Last week, four members of the MHVTA TG support group went to NYC to see the play “Casa Valentina” in previews The play is based on an actual place in the Catskills of New York State where crossdressers would go to be themselves back in the 1960s. There’s a book, Casa Susanna with pictures of the participants, including a member of our support group, Felicity, who passed away a few years ago at the age of 102.
The play is produced by the Manhattan Theater Club and in the Playbill magazine story about the show, the author (Harvey Fierstein) and director (Joe Mantello) wrote:
Casa Valentina was inspired by events that took place in and around the Chevalier d’Eon Resort [Ed. Note: Later called Casa Sussana] in the Catskill Mountains in 1962.
The gentlemen in our play are not drag queens or female impersonators. Although the outward behavior unites them, their need to dress and identify as female is personal and individual to each. For some, it’s a matter of gender identity. For others the desire is of a sexual nature. But there is nothing frivolous or arbitrary in their behavior.
It might interest you to know that the organization they helped found during the action of this play is still in existence with more than 30 active chapters nationwide (known as the “Society of the Second Self” or “Tri;Ess”).
We would like to thank Katherine Cummings for helping us unlock the date and slip into this fascinating garden of delights.
And with that, we welcome you to Casa Valentina.
Welcome to the world of self-made women.”
There were nine actors in the performance including two cisgender women. The play is set in a rural resort, very much like a glorified hunting cabin but nothing like the resorts of today. Bare bones. The actors performed their parts quite well. One actor was George/Valentina (Susanna). Another was Charlotte (Virginia Prince who founded Tri-Ess). The story is about the group of crossdressers coming together and the reasons they feel compelled to dress. As one states, “I want to feel normal”.
Act 1 was dead on perfect and both Eileen and I related to the story and the dialog.

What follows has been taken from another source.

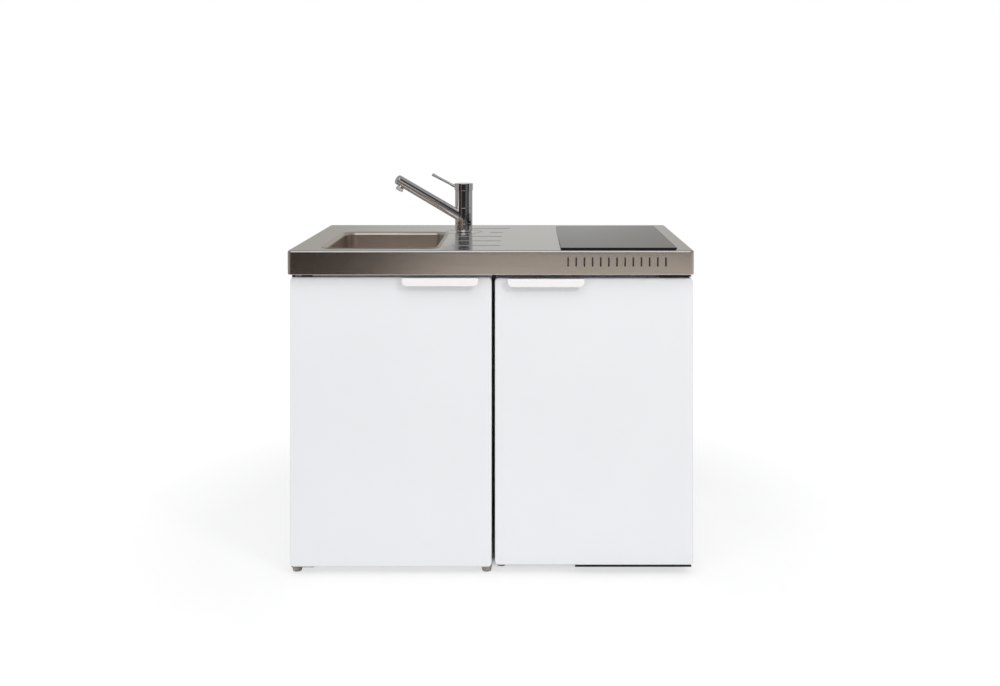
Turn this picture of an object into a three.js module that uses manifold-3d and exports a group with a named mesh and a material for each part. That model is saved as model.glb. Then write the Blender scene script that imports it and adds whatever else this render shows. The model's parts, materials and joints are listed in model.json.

Charlotte raises the issue of the founding of the “Society” which is the reason Charlotte is there but it’s the dividing line for some. That’s what causes the friction in Act 2 with the motivations of each portrayed in brutal honesty, “I’m afraid,” “I’m not going to risk,” “It will split families.”
As good as Act 1 was, I was disappointed with the ending (as were my companions) in that it wasn’t portrayed as happy but severe, and I was left expecting more. The story was good but it got muddled into controversy as did the founding of the Tri-Ess group. Virginia Prince’s idea was this was a group (“Society”) for hetrosexual crossdressers only and belied the need to engage with the homosexual community. There was true emotion from all the participants and it was very well crafted in the different points of view — from the judge who dressed to the first time attendee who was scared of his/her own shadow, to Valentina who was married but wanted sanity in his/her life.
The actors were great. Some are well established actors with scores of film and TV credits along with other legitimate theater production experience. They didn’t come across as drag queens. The story was good, albeit the ending. The theater was packed — probably 90% full at least from our vantage point. We debated what we’d give it. Definitely an A in Act 1 and probably a B- in Act 2. Overall I’d give it a B. You’ll enjoy the story and recognize the community on stage. I’d encourage you to attend.
And the ladies in our party wondered how long a play about the CD community will run. My guess is three months and Eileen’s was longer but we wondered how well it will be received. It’s not Jersey Boys.